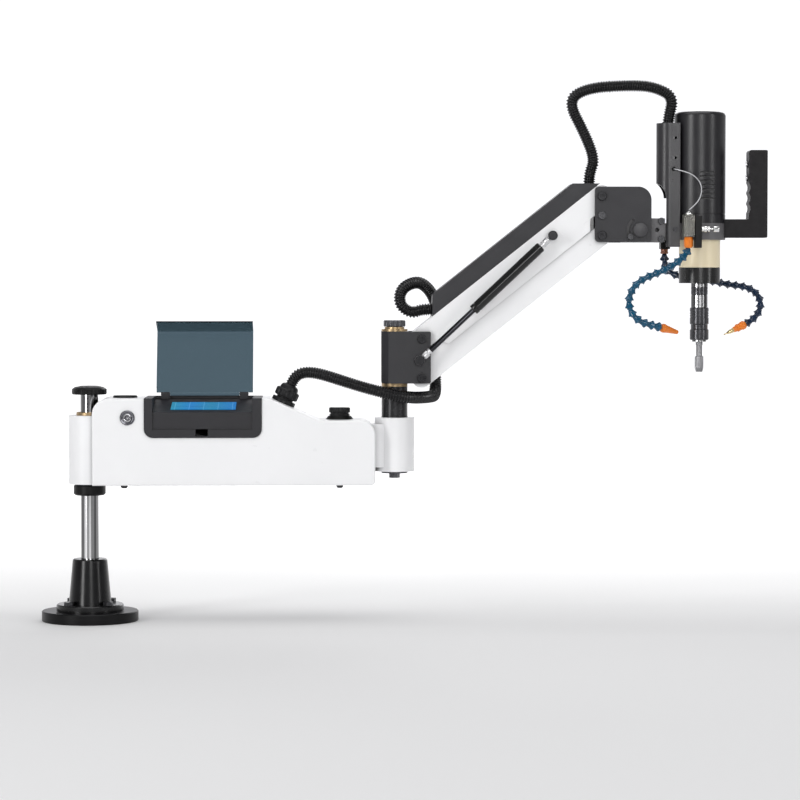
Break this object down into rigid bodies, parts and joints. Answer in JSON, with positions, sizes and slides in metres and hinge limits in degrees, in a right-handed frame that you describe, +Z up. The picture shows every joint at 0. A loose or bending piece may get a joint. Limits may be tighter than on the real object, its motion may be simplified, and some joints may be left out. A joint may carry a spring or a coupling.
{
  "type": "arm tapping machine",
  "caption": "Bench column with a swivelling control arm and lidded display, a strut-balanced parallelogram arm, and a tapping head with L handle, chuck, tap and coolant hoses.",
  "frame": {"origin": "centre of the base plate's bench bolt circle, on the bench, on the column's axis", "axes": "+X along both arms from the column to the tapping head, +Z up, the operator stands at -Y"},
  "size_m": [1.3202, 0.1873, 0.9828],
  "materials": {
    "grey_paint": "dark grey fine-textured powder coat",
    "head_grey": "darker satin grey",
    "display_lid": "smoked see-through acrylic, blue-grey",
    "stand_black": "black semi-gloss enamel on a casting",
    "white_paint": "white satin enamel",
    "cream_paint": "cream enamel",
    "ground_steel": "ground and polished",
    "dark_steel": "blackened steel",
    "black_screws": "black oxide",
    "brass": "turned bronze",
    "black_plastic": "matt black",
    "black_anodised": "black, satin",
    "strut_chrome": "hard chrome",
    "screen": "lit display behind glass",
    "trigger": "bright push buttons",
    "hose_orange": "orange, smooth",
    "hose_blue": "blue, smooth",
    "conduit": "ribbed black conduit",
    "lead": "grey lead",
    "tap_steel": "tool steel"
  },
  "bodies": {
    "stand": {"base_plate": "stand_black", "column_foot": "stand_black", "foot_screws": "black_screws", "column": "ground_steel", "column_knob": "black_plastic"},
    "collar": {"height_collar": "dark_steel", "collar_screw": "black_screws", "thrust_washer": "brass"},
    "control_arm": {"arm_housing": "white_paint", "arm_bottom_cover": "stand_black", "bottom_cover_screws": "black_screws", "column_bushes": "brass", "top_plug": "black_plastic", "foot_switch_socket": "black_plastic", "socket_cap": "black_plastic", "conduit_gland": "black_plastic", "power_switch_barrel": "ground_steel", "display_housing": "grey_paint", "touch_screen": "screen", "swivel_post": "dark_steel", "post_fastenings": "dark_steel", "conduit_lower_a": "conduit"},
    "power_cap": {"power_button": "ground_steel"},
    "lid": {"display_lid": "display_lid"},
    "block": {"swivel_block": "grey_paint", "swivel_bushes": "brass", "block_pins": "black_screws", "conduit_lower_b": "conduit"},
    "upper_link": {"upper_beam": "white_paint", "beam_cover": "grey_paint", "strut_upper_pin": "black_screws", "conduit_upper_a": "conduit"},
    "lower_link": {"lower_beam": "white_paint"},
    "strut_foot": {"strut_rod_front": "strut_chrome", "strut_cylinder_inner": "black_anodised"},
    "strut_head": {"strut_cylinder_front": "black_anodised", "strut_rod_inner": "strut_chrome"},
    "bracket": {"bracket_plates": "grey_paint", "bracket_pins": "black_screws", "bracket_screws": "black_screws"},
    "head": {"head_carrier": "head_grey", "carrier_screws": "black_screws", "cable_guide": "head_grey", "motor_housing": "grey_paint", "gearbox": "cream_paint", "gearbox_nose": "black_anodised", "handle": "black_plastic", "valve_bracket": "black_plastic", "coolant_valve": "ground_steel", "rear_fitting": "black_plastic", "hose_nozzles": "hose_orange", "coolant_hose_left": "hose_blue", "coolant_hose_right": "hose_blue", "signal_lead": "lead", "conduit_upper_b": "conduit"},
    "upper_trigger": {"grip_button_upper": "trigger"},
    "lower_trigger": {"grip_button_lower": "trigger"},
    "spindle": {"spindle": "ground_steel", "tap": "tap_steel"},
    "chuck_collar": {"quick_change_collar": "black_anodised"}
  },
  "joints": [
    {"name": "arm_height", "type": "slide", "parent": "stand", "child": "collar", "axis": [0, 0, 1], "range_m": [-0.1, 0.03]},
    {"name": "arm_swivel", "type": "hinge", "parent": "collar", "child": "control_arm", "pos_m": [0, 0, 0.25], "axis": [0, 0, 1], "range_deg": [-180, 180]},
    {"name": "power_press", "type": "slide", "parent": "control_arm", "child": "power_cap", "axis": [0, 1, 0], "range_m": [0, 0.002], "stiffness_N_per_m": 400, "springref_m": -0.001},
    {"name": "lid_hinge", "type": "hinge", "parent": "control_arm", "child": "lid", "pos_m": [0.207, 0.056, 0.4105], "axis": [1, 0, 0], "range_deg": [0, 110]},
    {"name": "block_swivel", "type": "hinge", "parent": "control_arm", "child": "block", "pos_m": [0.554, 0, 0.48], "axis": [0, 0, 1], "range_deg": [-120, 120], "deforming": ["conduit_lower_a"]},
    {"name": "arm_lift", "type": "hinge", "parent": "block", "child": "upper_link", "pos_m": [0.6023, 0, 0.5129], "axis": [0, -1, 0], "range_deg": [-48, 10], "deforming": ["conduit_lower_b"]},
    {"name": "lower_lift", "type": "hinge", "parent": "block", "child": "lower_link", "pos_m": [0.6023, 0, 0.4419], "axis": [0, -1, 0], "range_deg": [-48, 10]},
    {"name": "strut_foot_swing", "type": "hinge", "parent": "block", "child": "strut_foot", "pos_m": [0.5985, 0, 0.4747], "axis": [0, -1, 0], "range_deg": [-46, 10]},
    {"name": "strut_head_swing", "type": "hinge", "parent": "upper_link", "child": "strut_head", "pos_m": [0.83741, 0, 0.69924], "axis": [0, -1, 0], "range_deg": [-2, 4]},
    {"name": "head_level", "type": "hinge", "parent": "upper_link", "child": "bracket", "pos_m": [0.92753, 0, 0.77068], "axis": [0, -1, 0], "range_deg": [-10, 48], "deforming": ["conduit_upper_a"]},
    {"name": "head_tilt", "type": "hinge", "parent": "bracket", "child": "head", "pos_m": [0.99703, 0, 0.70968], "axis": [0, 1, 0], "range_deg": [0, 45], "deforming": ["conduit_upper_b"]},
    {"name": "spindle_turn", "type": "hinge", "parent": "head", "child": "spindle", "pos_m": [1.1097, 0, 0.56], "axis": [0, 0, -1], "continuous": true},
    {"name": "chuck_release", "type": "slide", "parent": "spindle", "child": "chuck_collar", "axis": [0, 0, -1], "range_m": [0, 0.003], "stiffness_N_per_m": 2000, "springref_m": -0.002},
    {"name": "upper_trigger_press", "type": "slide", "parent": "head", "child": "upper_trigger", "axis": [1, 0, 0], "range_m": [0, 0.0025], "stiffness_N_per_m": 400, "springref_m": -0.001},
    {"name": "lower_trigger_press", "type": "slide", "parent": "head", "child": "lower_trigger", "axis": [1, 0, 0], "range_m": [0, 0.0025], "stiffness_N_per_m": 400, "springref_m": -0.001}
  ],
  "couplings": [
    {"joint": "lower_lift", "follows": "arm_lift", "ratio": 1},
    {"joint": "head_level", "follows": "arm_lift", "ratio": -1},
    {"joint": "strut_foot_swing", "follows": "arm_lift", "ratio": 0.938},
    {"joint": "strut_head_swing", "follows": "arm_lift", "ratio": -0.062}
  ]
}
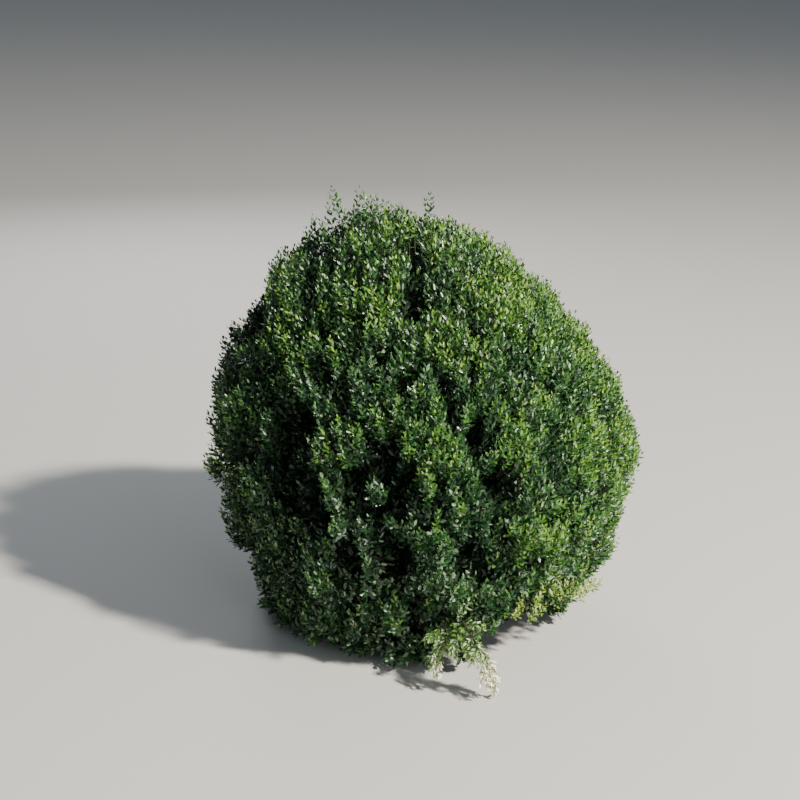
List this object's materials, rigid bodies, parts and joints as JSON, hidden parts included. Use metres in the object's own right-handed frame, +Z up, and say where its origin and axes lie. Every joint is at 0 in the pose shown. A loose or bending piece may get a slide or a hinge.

■ ■ ■

Objective
Look over the material above and show each line where "metres" appears.

Task output
Break this object down into rigid bodies, parts and joints. Answer in JSON, with positions, sizes and slides in metres and hinge limits in degrees, in a right-handed frame that you describe, +Z up. The picture shows every joint at 0. A loose or bending piece may get a joint. Limits may be tighter than on the real object, its motion may be simplified, and some joints may be left out. A joint may carry a spring or a coupling.
List this object's materials, rigid bodies, parts and joints as JSON, hidden parts included. Use metres in the object's own right-handed frame, +Z up, and say where its origin and axes lie. Every joint is at 0 in the pose shown. A loose or bending piece may get a slide or a hinge.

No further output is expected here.